You could have $1MM in Bitcoin or even in stablecoins but they are essentially worthless to a creditor. We’ve learned this the hard way.
Conversely, you could have penny stocks, gold bars, or physical art and they do count as assets. Go figure.
Digital real estate doesn’t help you save on taxes either. Good luck getting your CPA to depreciate the value of your website or social media handle.
Same goes for websites. Banks don’t care if you own Art.com or a TikTok account that gets 1,000,000 views a day. They are not viewed as true collateral.

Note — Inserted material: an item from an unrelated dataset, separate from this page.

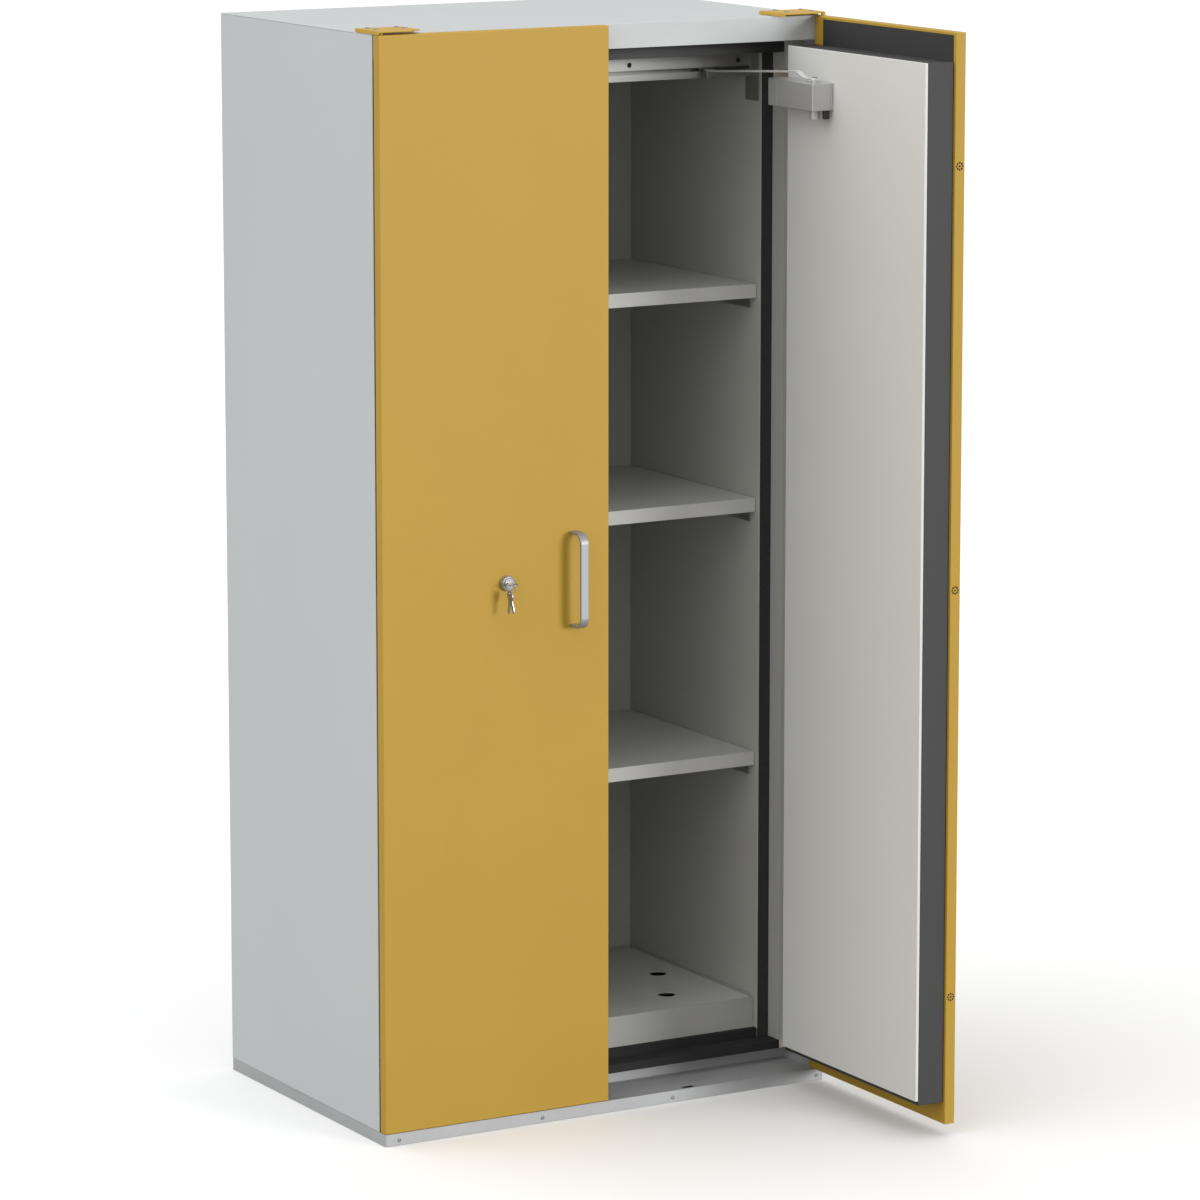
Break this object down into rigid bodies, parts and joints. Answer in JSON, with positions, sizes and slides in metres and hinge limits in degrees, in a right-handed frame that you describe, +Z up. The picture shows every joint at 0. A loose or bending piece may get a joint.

What matters is the actual money (in fiat terms) that any digital asset makes. How much money are you making, and can you prove it on your bank statements and/or tax returns? That’s what matters.
We Have a Long Way to Go
Even though it’s obvious that there are millions of people making money online, lenders discount the value of digital assets. There are 4 year olds making money online for goodness sake.
But credit makes the world go ’round so if digital assets can’t be used as collateral, one can begin to question their value. Without credit, you won’t be able to get a loan to buy a home, car or be eligible for a credit card.
In short, most forms of digital real estate aren’t recognized as having value. We’re a long way from digital assets getting the legitimacy they deserve.
Should you invest in digital assets? This isn’t financial advice so that’s a decision for you to make.